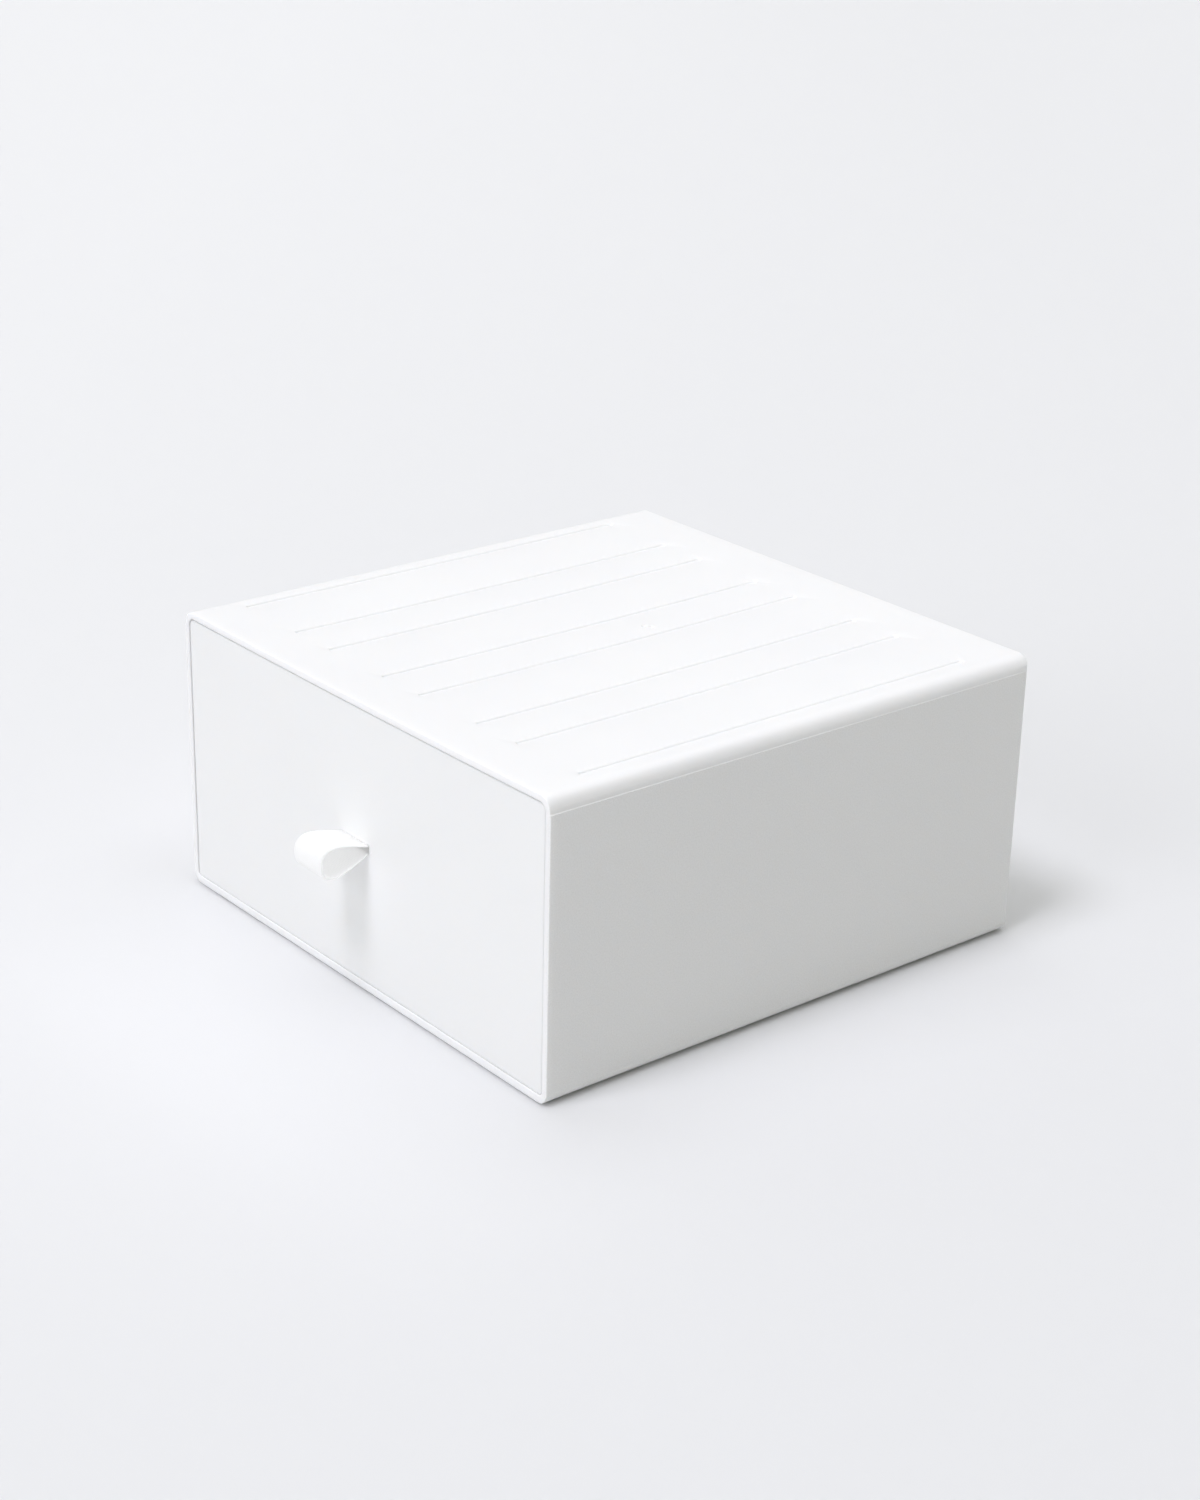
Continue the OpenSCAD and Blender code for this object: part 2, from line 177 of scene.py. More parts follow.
class DrawerSettings(bpy.types.PropertyGroup):
    """The tray with its front"""

    face_forward: FloatProperty(
        name="Face forward",
        description="How far the face stands before that of the plain drawer, closer to the rim",
        default=0.5 * MM, min=0.0, max=0.8 * MM, unit="LENGTH", precision=5,
    )
    top_rise: FloatProperty(
        name="Top rise",
        description="How much higher the ends of the face's top edge lie than its middle",
        default=0.4 * MM, min=0.0, max=0.6 * MM, unit="LENGTH", precision=5,
    )
    edge_reach: FloatVectorProperty(
        name="Edge reach",
        description="How much further the face's left and bottom edges go, closer to the rim",
        default=(0.19 * MM, 0.10 * MM), min=0.0, max=0.4 * MM,
        size=2, unit="LENGTH", precision=5,
    )
    colour: FloatVectorProperty(
        name="Colour",
        description="Colour of the drawer's plastic",
        default=(0.891, 0.894, 0.895), min=0.0, max=1.0, size=3, subtype="COLOR",
    )
    glow: FloatProperty(
        name="Glow",
        description="How far light spreads inside the plastic",
        default=1.5 * MM, min=0.0, max=10 * MM, unit="LENGTH", precision=5,
    )
    pin_colour: FloatVectorProperty(
        name="Pin colour",
        description="Colour of the plain pin that holds the ribbon",
        default=(0.74, 0.74, 0.72), min=0.0, max=1.0, size=3, subtype="COLOR",
    )


class RibbonSettings(bpy.types.PropertyGroup):
    """The woven pull"""

    width: FloatProperty(
        name="Width",
        description="Width of the ribbon",
        default=loop_box[1].x - loop_box[0].x, min=8 * MM, max=30 * MM,
        unit="LENGTH", precision=5,
    )
    thickness: FloatProperty(
        name="Thickness",
        description="Thickness of the woven band",
        default=0.6 * MM, min=0.3 * MM, max=1 * MM, unit="LENGTH", precision=5,
    )
    rise: FloatProperty(
        name="Rise",
        description="Height of the loop's crest above the middle of its slot",
        default=4.15 * MM, min=2 * MM, max=8 * MM, unit="LENGTH", precision=5,
    )
    drop: FloatProperty(
        name="Drop",
        description="Depth of the loop's belly below the middle of its slot",
        default=6.25 * MM, min=2 * MM, max=9 * MM, unit="LENGTH", precision=5,
    )
    strand: FloatProperty(
        name="Strand",
        description="Distance of each strand from the middle of the slot that it passes through",
        default=1.35 * MM, min=0.6 * MM, max=1.5 * MM, unit="LENGTH", precision=5,
    )
    pinch_gap: FloatProperty(
        name="Pinch gap",
        description="Gap between the two strands behind the wall of the drawer",
        default=0.2 * MM, min=0.05 * MM, max=1 * MM, unit="LENGTH", precision=5,
    )
    rib_pitch: FloatProperty(
        name="Rib pitch",
        description="Distance between the cross ribs of the weave",
        default=0.55 * MM, min=0.2 * MM, max=1.5 * MM, unit="LENGTH", precision=5,
    )
    colour: FloatVectorProperty(
        name="Colour",
        description="Colour of the ribbon's yarn",
        default=(0.99, 0.99, 0.985), min=0.0, max=1.0, size=3, subtype="COLOR",
    )
    # Painted glow: white light that the ribbon gives out itself, which lightens it beside its
    # plain reflection
    painted_glow: FloatProperty(
        name="Brightener",
        description="Light that the brightener in the yarn gives back beside its plain reflection",
        default=0.10, min=0.0, max=0.3,
    )
    glow: FloatProperty(
        name="Glow",
        description="How far light spreads inside the thin weave",
        default=4.5 * MM, min=0.0, max=10 * MM, unit="LENGTH", precision=5,
    )


class StudioSettings(bpy.types.PropertyGroup):
    """Floor, lights and camera"""

    camera_place: FloatVectorProperty(
        name="Camera place",
        description="Where the camera stands",
        default=(0.64893, -0.53681, 0.40500),
        size=3, subtype="TRANSLATION", unit="LENGTH", precision=5,
    )
    azimuth: FloatProperty(
        name="Azimuth",
        description="Turn of the camera round the box, from straight before the drawer",
        default=math.radians(50.373), subtype="ANGLE",
    )
    elevation: FloatProperty(
        name="Elevation",
        description="Angle at which the camera looks down",
        default=math.radians(22.386), subtype="ANGLE",
    )
    roll: FloatProperty(
        name="Roll",
        description="Tilt of the camera about its own line of sight",
        default=math.radians(-1.334), subtype="ANGLE",
    )
    lens: FloatProperty(
        name="Lens",
        description="Focal length in millimetres",
        default=64.544, min=20.0, max=200.0,
    )
    light_leans: FloatVectorProperty(
        name="Light leans",
        description="Angle of each soft light from straight above",
        default=(math.radians(10), math.radians(25), math.radians(65), math.radians(50)),
        size=4, unit="ROTATION",
    )
    light_turns: FloatVectorProperty(
        name="Light turns",
        description="Side to which each light leans: 0 is the front, 90 the left, 180 the back",
        default=(math.radians(180), 0.0, 0.0, math.radians(90)), size=4, unit="ROTATION",
    )
    light_widths: FloatVectorProperty(
        name="Light widths",
        description="Width of each soft light as it is seen from the box",
        default=(math.radians(60), math.radians(18), math.radians(40), math.radians(50)),
        size=4, unit="ROTATION",
    )
    light_strengths: FloatVectorProperty(
        name="Light strengths",
        description="Strength of each soft light",
        default=(1.15, 1.28, 0.77, 0.29), min=0.0, max=20.0, size=4,
    )
    light_colour: FloatVectorProperty(
        name="Light colour",
        description="Colour of the soft lights",
        default=(0.9885, 0.988, 1.067), min=0.0, max=2.0, size=3, subtype="COLOR",
    )
    room_light: FloatProperty(
        name="Room light",
        description="Strength of the even light from all sides",
        default=0.255, min=0.0, max=5.0,
    )
    room_colour: FloatVectorProperty(
        name="Room colour",
        description="Colour of the light from all sides",
        default=(0.98, 1.0, 0.79), min=0.0, max=1.0, size=3, subtype="COLOR",
    )
    floor_colour: FloatVectorProperty(
        name="Floor colour",
        description="Colour of the pale floor",
        default=(0.734, 0.737, 0.749), min=0.0, max=1.0, size=3, subtype="COLOR",
    )
    # Painted shade and painted light on the floor: darker on the camera's right and lighter on its
    # left, as the studio's light dims across it
    floor_painted_shade: FloatProperty(
        name="Floor fall",
        description="Share by which the floor is darker on the right, and lighter on the left",
        default=0.03, min=0.0, max=0.2,
    )
    # Width of the ramp of painted shade across the floor
    painted_shade_width: FloatProperty(
        name="Fall width",
        description="Width over which the floor goes from its light side to its dark side",
        default=0.7, min=0.1, max=5.0, unit="LENGTH",
    )
    floor_glow: FloatProperty(
        name="Floor glow",
        description="How far light spreads inside the floor, which softens the foot's shadow",
        default=10 * MM, min=0.0, max=20 * MM, unit="LENGTH", precision=5,
    )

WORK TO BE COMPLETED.
Copy every line exactly. Leave nothing out.

FINISHED TASK.
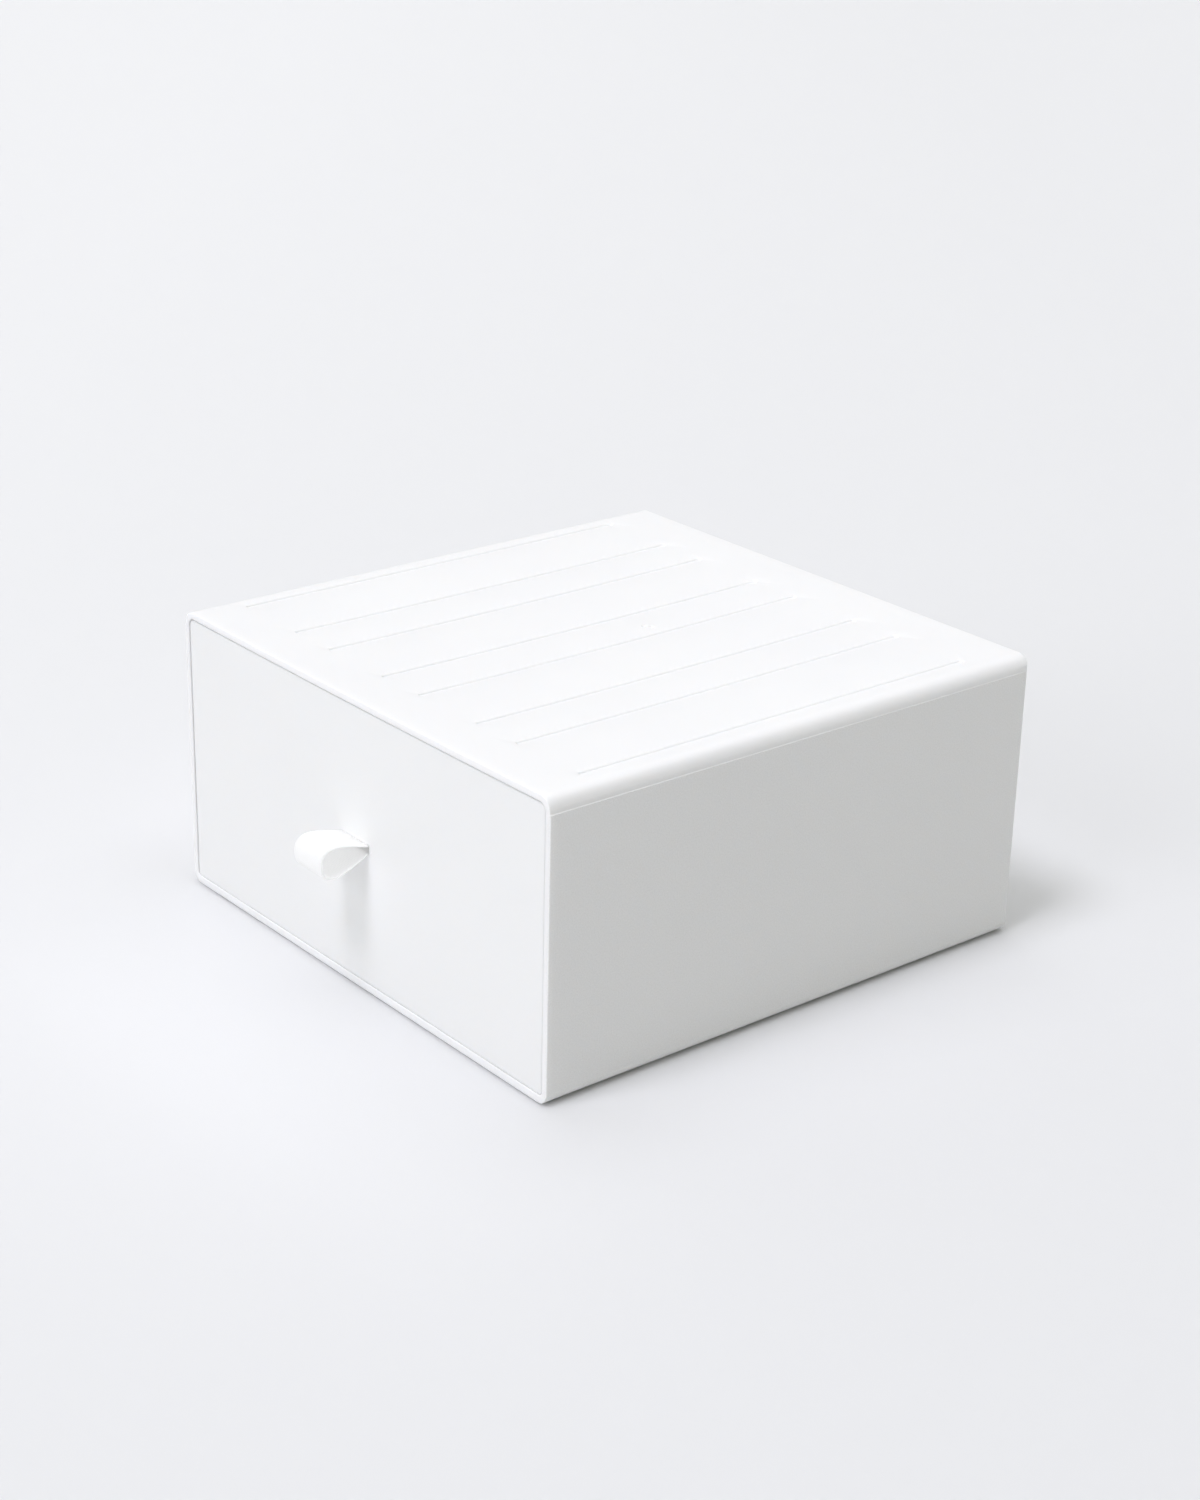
Continue the OpenSCAD and Blender code for this object: part 2, from line 177 of scene.py. More parts follow.
class DrawerSettings(bpy.types.PropertyGroup):
    """The tray with its front"""

    face_forward: FloatProperty(
        name="Face forward",
        description="How far the face stands before that of the plain drawer, closer to the rim",
        default=0.5 * MM, min=0.0, max=0.8 * MM, unit="LENGTH", precision=5,
    )
    top_rise: FloatProperty(
        name="Top rise",
        description="How much higher the ends of the face's top edge lie than its middle",
        default=0.4 * MM, min=0.0, max=0.6 * MM, unit="LENGTH", precision=5,
    )
    edge_reach: FloatVectorProperty(
        name="Edge reach",
        description="How much further the face's left and bottom edges go, closer to the rim",
        default=(0.19 * MM, 0.10 * MM), min=0.0, max=0.4 * MM,
        size=2, unit="LENGTH", precision=5,
    )
    colour: FloatVectorProperty(
        name="Colour",
        description="Colour of the drawer's plastic",
        default=(0.891, 0.894, 0.895), min=0.0, max=1.0, size=3, subtype="COLOR",
    )
    glow: FloatProperty(
        name="Glow",
        description="How far light spreads inside the plastic",
        default=1.5 * MM, min=0.0, max=10 * MM, unit="LENGTH", precision=5,
    )
    pin_colour: FloatVectorProperty(
        name="Pin colour",
        description="Colour of the plain pin that holds the ribbon",
        default=(0.74, 0.74, 0.72), min=0.0, max=1.0, size=3, subtype="COLOR",
    )


class RibbonSettings(bpy.types.PropertyGroup):
    """The woven pull"""

    width: FloatProperty(
        name="Width",
        description="Width of the ribbon",
        default=loop_box[1].x - loop_box[0].x, min=8 * MM, max=30 * MM,
        unit="LENGTH", precision=5,
    )
    thickness: FloatProperty(
        name="Thickness",
        description="Thickness of the woven band",
        default=0.6 * MM, min=0.3 * MM, max=1 * MM, unit="LENGTH", precision=5,
    )
    rise: FloatProperty(
        name="Rise",
        description="Height of the loop's crest above the middle of its slot",
        default=4.15 * MM, min=2 * MM, max=8 * MM, unit="LENGTH", precision=5,
    )
    drop: FloatProperty(
        name="Drop",
        description="Depth of the loop's belly below the middle of its slot",
        default=6.25 * MM, min=2 * MM, max=9 * MM, unit="LENGTH", precision=5,
    )
    strand: FloatProperty(
        name="Strand",
        description="Distance of each strand from the middle of the slot that it passes through",
        default=1.35 * MM, min=0.6 * MM, max=1.5 * MM, unit="LENGTH", precision=5,
    )
    pinch_gap: FloatProperty(
        name="Pinch gap",
        description="Gap between the two strands behind the wall of the drawer",
        default=0.2 * MM, min=0.05 * MM, max=1 * MM, unit="LENGTH", precision=5,
    )
    rib_pitch: FloatProperty(
        name="Rib pitch",
        description="Distance between the cross ribs of the weave",
        default=0.55 * MM, min=0.2 * MM, max=1.5 * MM, unit="LENGTH", precision=5,
    )
    colour: FloatVectorProperty(
        name="Colour",
        description="Colour of the ribbon's yarn",
        default=(0.99, 0.99, 0.985), min=0.0, max=1.0, size=3, subtype="COLOR",
    )
    # Painted glow: white light that the ribbon gives out itself, which lightens it beside its
    # plain reflection
    painted_glow: FloatProperty(
        name="Brightener",
        description="Light that the brightener in the yarn gives back beside its plain reflection",
        default=0.10, min=0.0, max=0.3,
    )
    glow: FloatProperty(
        name="Glow",
        description="How far light spreads inside the thin weave",
        default=4.5 * MM, min=0.0, max=10 * MM, unit="LENGTH", precision=5,
    )


class StudioSettings(bpy.types.PropertyGroup):
    """Floor, lights and camera"""

    camera_place: FloatVectorProperty(
        name="Camera place",
        description="Where the camera stands",
        default=(0.64893, -0.53681, 0.40500),
        size=3, subtype="TRANSLATION", unit="LENGTH", precision=5,
    )
    azimuth: FloatProperty(
        name="Azimuth",
        description="Turn of the camera round the box, from straight before the drawer",
        default=math.radians(50.373), subtype="ANGLE",
    )
    elevation: FloatProperty(
        name="Elevation",
        description="Angle at which the camera looks down",
        default=math.radians(22.386), subtype="ANGLE",
    )
    roll: FloatProperty(
        name="Roll",
        description="Tilt of the camera about its own line of sight",
        default=math.radians(-1.334), subtype="ANGLE",
    )
    lens: FloatProperty(
        name="Lens",
        description="Focal length in millimetres",
        default=64.544, min=20.0, max=200.0,
    )
    light_leans: FloatVectorProperty(
        name="Light leans",
        description="Angle of each soft light from straight above",
        default=(math.radians(10), math.radians(25), math.radians(65), math.radians(50)),
        size=4, unit="ROTATION",
    )
    light_turns: FloatVectorProperty(
        name="Light turns",
        description="Side to which each light leans: 0 is the front, 90 the left, 180 the back",
        default=(math.radians(180), 0.0, 0.0, math.radians(90)), size=4, unit="ROTATION",
    )
    light_widths: FloatVectorProperty(
        name="Light widths",
        description="Width of each soft light as it is seen from the box",
        default=(math.radians(60), math.radians(18), math.radians(40), math.radians(50)),
        size=4, unit="ROTATION",
    )
    light_strengths: FloatVectorProperty(
        name="Light strengths",
        description="Strength of each soft light",
        default=(1.15, 1.28, 0.77, 0.29), min=0.0, max=20.0, size=4,
    )
    light_colour: FloatVectorProperty(
        name="Light colour",
        description="Colour of the soft lights",
        default=(0.9885, 0.988, 1.067), min=0.0, max=2.0, size=3, subtype="COLOR",
    )
    room_light: FloatProperty(
        name="Room light",
        description="Strength of the even light from all sides",
        default=0.255, min=0.0, max=5.0,
    )
    room_colour: FloatVectorProperty(
        name="Room colour",
        description="Colour of the light from all sides",
        default=(0.98, 1.0, 0.79), min=0.0, max=1.0, size=3, subtype="COLOR",
    )
    floor_colour: FloatVectorProperty(
        name="Floor colour",
        description="Colour of the pale floor",
        default=(0.734, 0.737, 0.749), min=0.0, max=1.0, size=3, subtype="COLOR",
    )
    # Painted shade and painted light on the floor: darker on the camera's right and lighter on its
    # left, as the studio's light dims across it
    floor_painted_shade: FloatProperty(
        name="Floor fall",
        description="Share by which the floor is darker on the right, and lighter on the left",
        default=0.03, min=0.0, max=0.2,
    )
    # Width of the ramp of painted shade across the floor
    painted_shade_width: FloatProperty(
        name="Fall width",
        description="Width over which the floor goes from its light side to its dark side",
        default=0.7, min=0.1, max=5.0, unit="LENGTH",
    )
    floor_glow: FloatProperty(
        name="Floor glow",
        description="How far light spreads inside the floor, which softens the foot's shadow",
        default=10 * MM, min=0.0, max=20 * MM, unit="LENGTH", precision=5,
    )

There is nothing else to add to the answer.